As Phoenix focuses more on evidence of outcomes from asset managers, Krishna would also like to see progress in how investment impact is quantified.
Krishna says: “We need to scrutinise [managers’] claims of impact investing thoroughly to ask how they define impact because there’s a range of definitions, and how they measure and report it. We work with asset management partners to understand their due diligence on a transaction-by-transaction basis for impact investing.”
Proactive contribution
Phoenix is a big supporter of collaboration, becoming the largest UK asset owner signatory when it joined the Principles for Responsible Investing in December 2020. It is also a member of the Net Zero Asset Owner Alliance; Institutional Investors Group on Climate Change; Climate Action 100+; Task Force for Climate Related Financial Disclosures; SBTi; ABI Climate Change Roadmap; and the Sustainable Markets Initiative (SMI) Insurance Taskforce.
Krishna says: “Open information sharing is extremely important because we are working together and collectively going into uncharted territories.

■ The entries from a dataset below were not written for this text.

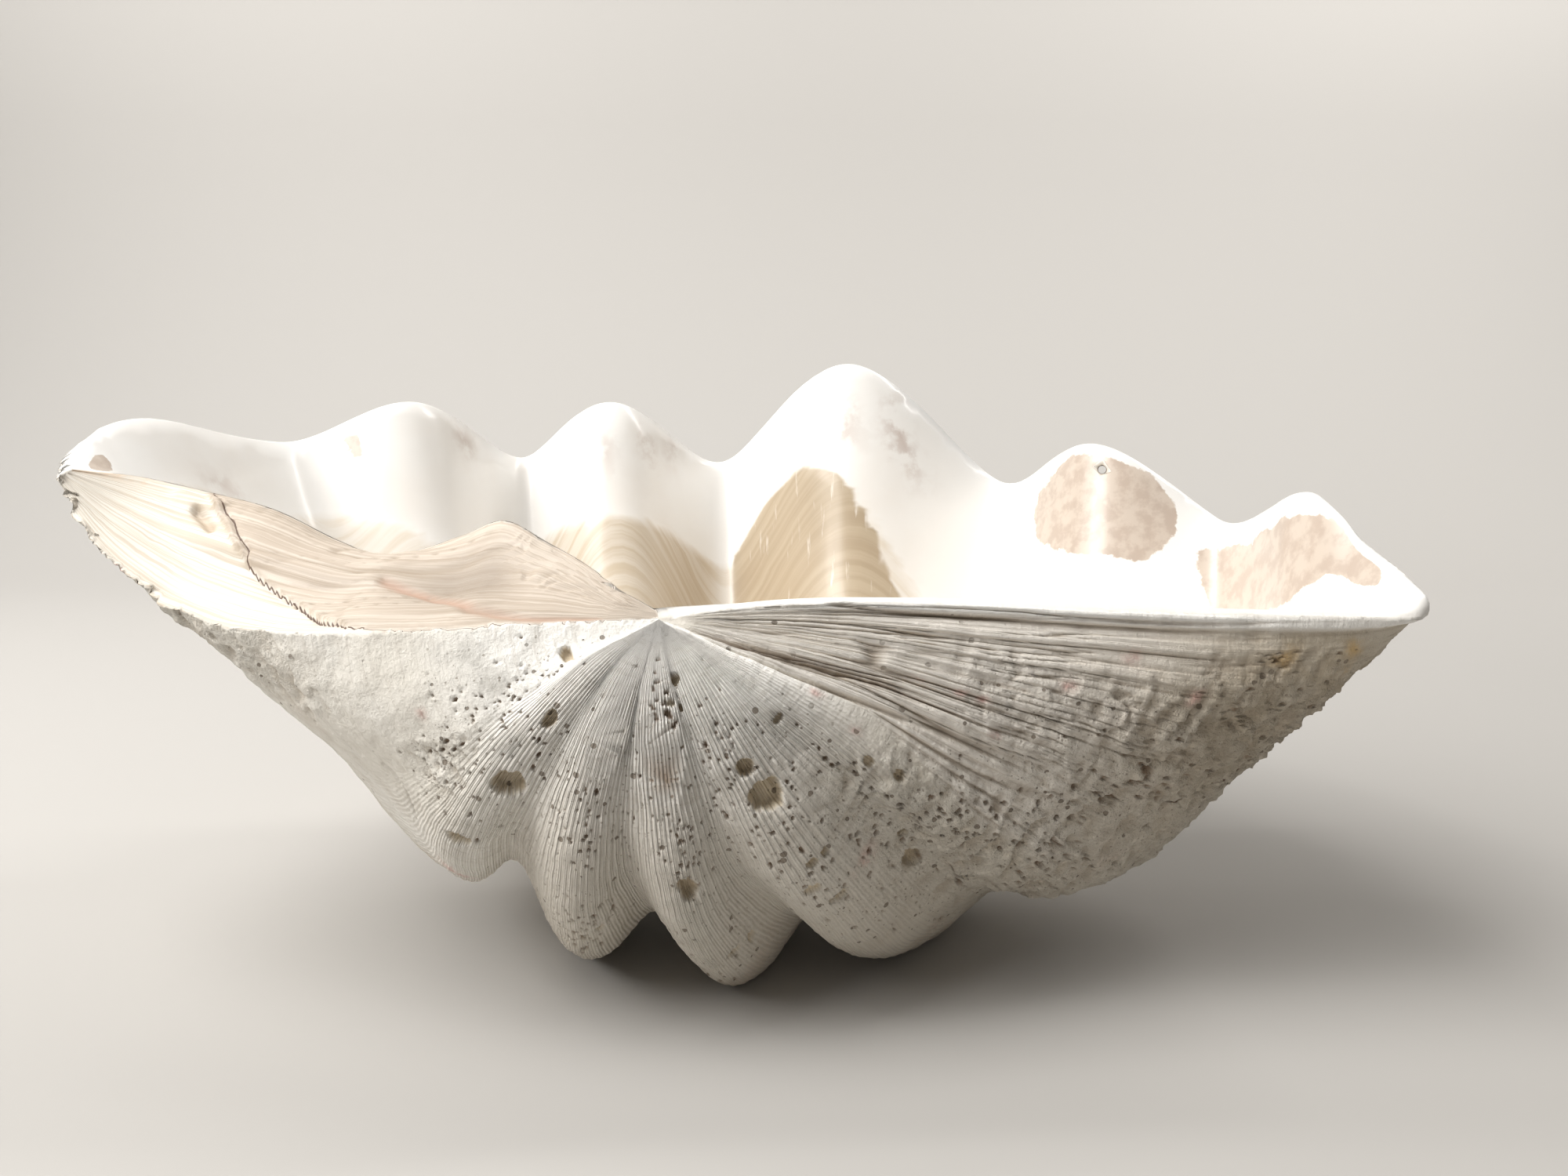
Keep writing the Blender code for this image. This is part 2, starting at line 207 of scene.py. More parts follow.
# crust and broken ledges below the ligament field, and along both ragged edges
crust = ease(9.2, 10.4, line) * ease(14.4, 13.2, line) * ease(0.26, 0.36, stage) * ease(0.99, 0.9, stage)
crust *= ease(-0.6, 0.3, noise(plain, 0.05, 9) + 0.9 * ease(11.8, 10.8, line) + 0.5 * ease(0.5, 0.6, stage))
crust = np.maximum(crust, 0.9 * ease(1.5, 0.5, line) * ease(0.4, 0.6, stage))
crust = np.maximum(crust, 0.8 * hump(2.1, 0.8, line) * hump(0.36, 0.12, stage))
ledge = grown / 0.015 + 1.3 * noise(plain, 0.035, 11) + 0.5 * noise(plain, 0.011, 10) + 0.25 * line
step = ledge % 1
ledge_size = 0.45 + 0.55 * noise(plain, 0.04, 15)
height += crust * (0.0042 * np.clip(ledge_size, 0, 1) * (step - 0.6) * ease(1, 0.88, step)
                   + 0.0017 * rough(plain, 0.010, 4, 12)
                   - 0.0018 * ease(0.25, 0.6, noise(plain, 0.005, 14))
                   * ease(-0.2, 0.4, noise(plain, 0.03, 16)))

# the small bead along the right hinge edge, and the scaly lime at both ends of the valve
bead = ease(14.70, 14.84, line) * ease(0.06, 0.2, stage)
height += 0.0022 * bead
scaly = ease(10.6, 11.6, line) * ease(14.6, 14.3, line) * ease(0.5, 0.6, stage)
scaly = np.maximum(scaly, 0.8 * ease(0.9, 0.2, line) * ease(0.62, 0.75, stage))
scale_step = (grown / 0.0070 + 0.9 * noise(plain, 0.012, 17)) % 1
height += (scaly * 0.0026 * (scale_step - 0.7) * ease(1, 0.86, scale_step)
           * ease(-0.7, 0.2, noise(plain, 0.018, 18)))

# fibrous ligament ridges: strands drawn out along the growth, parted by thin sharp grooves
LIGAMENT_START = 11.55
wander = 0.25 * np.sin(5 * stage) + 0.35 * noise(unrolled(0.8, 14), 1, 20)
field = ease(LIGAMENT_START, LIGAMENT_START + 0.3, line + 0.5 * ease(0.2, 0.45, stage))
field *= ease(LAST_LINE, LAST_LINE - 0.05, line)
swirl = ease(0.30, 0.62, stage + 0.05 * noise(plain, 0.06, 19) - 0.10 * ease(13.4, 14.6, line))
reach = ease(0.02, 0.07, stage) * (1 - 0.85 * swirl)
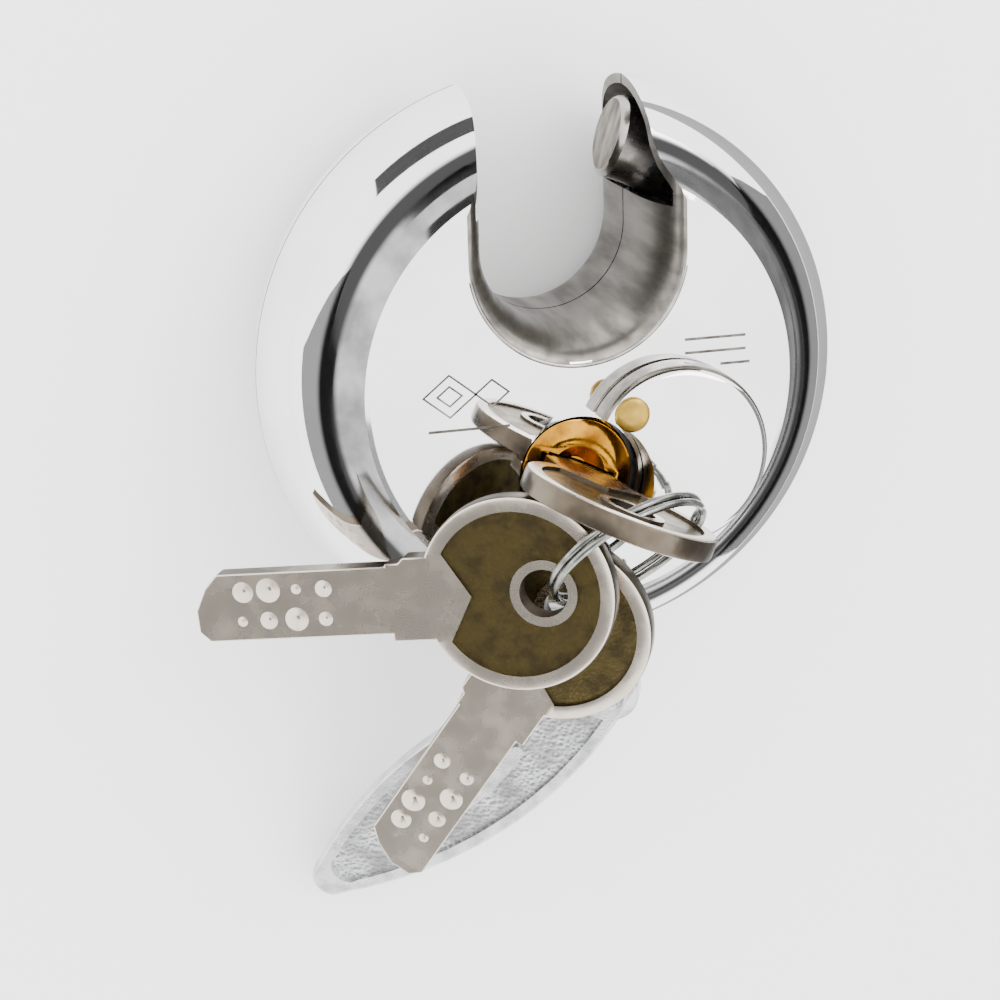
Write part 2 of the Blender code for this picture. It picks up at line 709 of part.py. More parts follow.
def keys():
    """The key in the plug, with its blade down the keyway, and the two loose keys."""
    across = slot_frame(SLOT_ANGLE)[1]
    lie(key_blank("inserted_key"), (PLUG_X, PLUG_Y, KEY_IN_BOW_Z), (0, 0, -1), across)
    lie(dimpled(key_blank("loose_key_a"), KEY_A_DIMPLES), KEY_A_BOW, KEY_A_DIR, KEY_A_UP)
    lie(dimpled(key_blank("loose_key_b"), KEY_B_DIMPLES), KEY_B_BOW, KEY_B_DIR, KEY_B_UP)


def wire_loop(name, half_length, half_width, steps):
    """Two close coils of flat wire as one closed loop: a ring, or an oval where it is longer than wide."""
    sections = []
    for start, first in ((half_length - half_width, -90), (half_width - half_length, 90)):
        for k in range(steps + 1):
            a = math.radians(first + 180 * k / steps)
            if half_length == half_width and k == steps:
                continue
            section = []
            for j in range(8):
                b = 2 * math.pi * j / 8
                r = half_width + WIRE_HALF_DEPTH * math.cos(b)
                section.append((start + r * math.cos(a), r * math.sin(a), WIRE_HALF_WIDTH * math.sin(b)))
            sections.append(section)
    return loft(name, sections, "spring_steel", closed=True)


def tag_outline(inset=0.0):
    """The pointed oval of the tag, two arcs from its hole end, as (x, y) points."""
    half = TAG_W / 2
    radius = (TAG_LENGTH ** 2 / 4 + half ** 2) / (2 * half)
    drop = radius - half
    spread = math.degrees(math.acos(drop / (radius - inset))) - 3
    upper = arc((TAG_LENGTH / 2, -drop), radius - inset, 90 + spread, 90 - spread, 14)
    return upper + [(x, -y) for x, y in reversed(upper)]


def tag():
    """The cast tag: a pointed oval with a raised rim and a hole near one end."""
    half = TAG_T / 2
    plate = prism("key_tag", tag_outline(), -half, half, "cast_tag")
    cut(plate, prism("recess", tag_outline(TAG_RIM), half - TAG_RECESS, half + 1))
    join(plate, rod("boss", TAG_BOSS_R, -half + 0.2, half, centre=(TAG_HOLE_AT, 0), sides=24))
    cut(plate, rod("hole", TAG_HOLE_R, -half - 1, half + 1, centre=(TAG_HOLE_AT, 0), sides=20))
    return lie(plate, TAG_END, TAG_DIR, TAG_UP)


def build():
    """Every piece of the lock and its keys."""
    for obj in list(bpy.data.objects):
        bpy.data.objects.remove(obj)
    front_shell()
    shell("rear_shell", REAR_H, -1)
    shackle_guide()
    shackle()
    shackle_carrier()
    shackle_dowel()
    carrier_pivot()
    stop_pin()
    plug()
    plug_clip()
    drive_gear()
    housing()
    housing_fasteners()
    pin_stack()
    spring_cover()
    washers()
    keyhole_cover()
    cover_rivet()
    keys()
    lie(wire_loop("key_ring", RING_R, RING_R, 18), RING_CENTRE, RING_DIR, RING_AXIS)
    lie(wire_loop("tag_link", LINK_HALF_LENGTH, LINK_HALF_WIDTH, 9), LINK_CENTRE, LINK_DIR, LINK_AXIS)
    tag()


build()
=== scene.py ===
"""Looks of an open disc padlock with its key in, two loose keys, a split ring, a link and a cast tag.

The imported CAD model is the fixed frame. Each sub-assembly below is a class that builds its fine meshes
in place of the plain CAD ones, dresses them and rides them on the CAD bodies.
"""

import logging
import math
from dataclasses import dataclass, field
from enum import Enum

import bmesh
import bpy
from mathutils import Matrix, Vector

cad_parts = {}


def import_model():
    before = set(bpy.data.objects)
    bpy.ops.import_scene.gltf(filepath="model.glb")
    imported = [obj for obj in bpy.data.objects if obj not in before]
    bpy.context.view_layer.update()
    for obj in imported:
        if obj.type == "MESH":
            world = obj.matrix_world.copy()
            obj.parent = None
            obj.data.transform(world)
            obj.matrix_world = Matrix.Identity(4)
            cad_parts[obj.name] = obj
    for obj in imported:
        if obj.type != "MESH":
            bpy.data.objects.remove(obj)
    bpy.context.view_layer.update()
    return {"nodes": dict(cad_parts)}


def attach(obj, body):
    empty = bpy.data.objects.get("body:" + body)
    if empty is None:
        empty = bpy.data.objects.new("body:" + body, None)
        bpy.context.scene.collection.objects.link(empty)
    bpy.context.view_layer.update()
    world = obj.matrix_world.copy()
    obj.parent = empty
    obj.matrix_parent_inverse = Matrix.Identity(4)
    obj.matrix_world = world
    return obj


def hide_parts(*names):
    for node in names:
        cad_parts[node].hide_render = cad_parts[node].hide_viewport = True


LOG = logging.getLogger("padlock")
MM = 0.001
Point = tuple[float, float, float]
Flat = tuple[float, float]
Colour = tuple[float, float, float]


# ---------------------------------------------------------------- finishes


class Grain(Enum):
    """The surface textures that the metals have."""

    POLISHED = "polished"
    BRUSHED = "brushed"
    STIPPLED = "stippled"
    CAST = "cast"


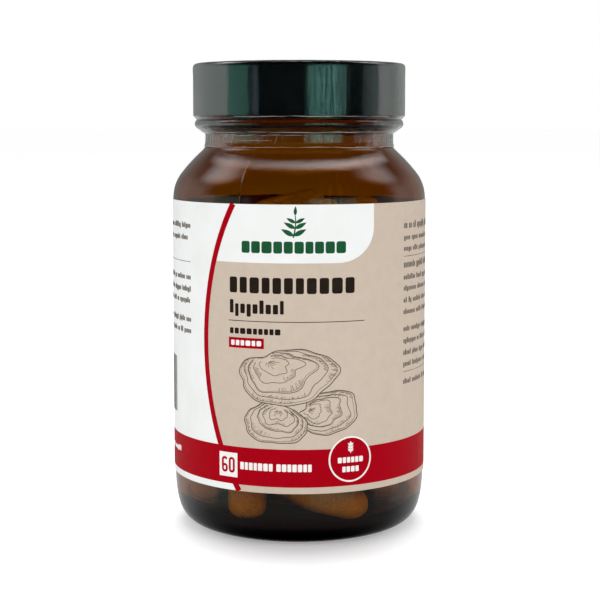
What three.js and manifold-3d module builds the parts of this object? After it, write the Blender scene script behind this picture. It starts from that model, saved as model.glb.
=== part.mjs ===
// A sealed amber glass bottle of capsules, 103 mm tall: the glass bottle, its black screw cap and liner,
// the clear shrink band over cap and neck, the wrap-around label, and the capsules lying inside.
// Millimetres, +Z up. The origin is the centre of the base, and the label's front faces -Y.
import * as THREE from "three";
import { mergeVertices } from "three/addons/utils/BufferGeometryUtils.js";
import Module from "manifold-3d";

const wasm = await Module();
wasm.setup();

// Every turned piece has the same facets at the same angles, so that nested pieces keep even gaps.
const FACETS = 24;

// Bottle: body, heel and base
const BODY_R = 28.3;
const WALL = 2.3;
const HEEL_H = 18.2;
const HEEL_FOOT_R = 19.1;
const HEEL_POWER = 3.9;
const FOOT_INNER_R = 16.5;
const PUSH_UP = 1.8;
const FLOOR_Z = 3.2;
const FLOOR_CROWN = 1.2;
const INNER_R = BODY_R - WALL;
const INNER_HEEL_R = 4.6;

// Bottle: shoulder and neck
const SHOULDER_Z = 73.3;
const SHOULDER_R = 9;
const SHOULDER_ANGLE = THREE.MathUtils.degToRad(42);
const NECK_R = 20.8;
const NECK_FILLET = 3;
const BEAD_R = 23.1;
const BEAD_ROUND = 1.15;
const BEAD_TOP_Z = 90.9;
const BEAD_FILLET = 0.8;

// Bottle: threaded finish
const FINISH_R = 21.05;
const LIP_Z = 100.8;
const LIP_ROUND = 0.9;
const THREAD_PITCH = 4.23;
const THREAD_ROUND = 1.05;
const THREAD_TURNS = 1.1;
const THREAD_RUN_OUT = 0.08;
const THREAD_LOW_Z = 94.6;

// Cap and liner
const CAP_R = 23.6;
const CAP_WALL = 0.85;
const CAP_LOW_Z = 91.5;
const CAP_TOP_Z = 102.9;
const CAP_TOP_THICK = 1.2;
const CAP_EDGE_ROUND = 0.7;
const LINER_R = 21.4;
const LINER_GAP = 0.05;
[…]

There is always a lot of openness and willingness to share how one could approach a certain issue or a problem.”
However, given the proliferation of industry bodies, associations and government initiatives, Krishna says members must avoid ‘bandwagoning’, which ultimately undermines the effort to manage ESG risks.
“These groups are only as successful as the level of proactive contribution from members. It is in our hands as members of those bodies to make sure that we are collectively working towards success. We must be careful to make sure that you just don’t sign up for the sake of becoming a member of a certain body or investor forum.”
“We always want to make sure that collaboration results in a win-win for everyone,” she says.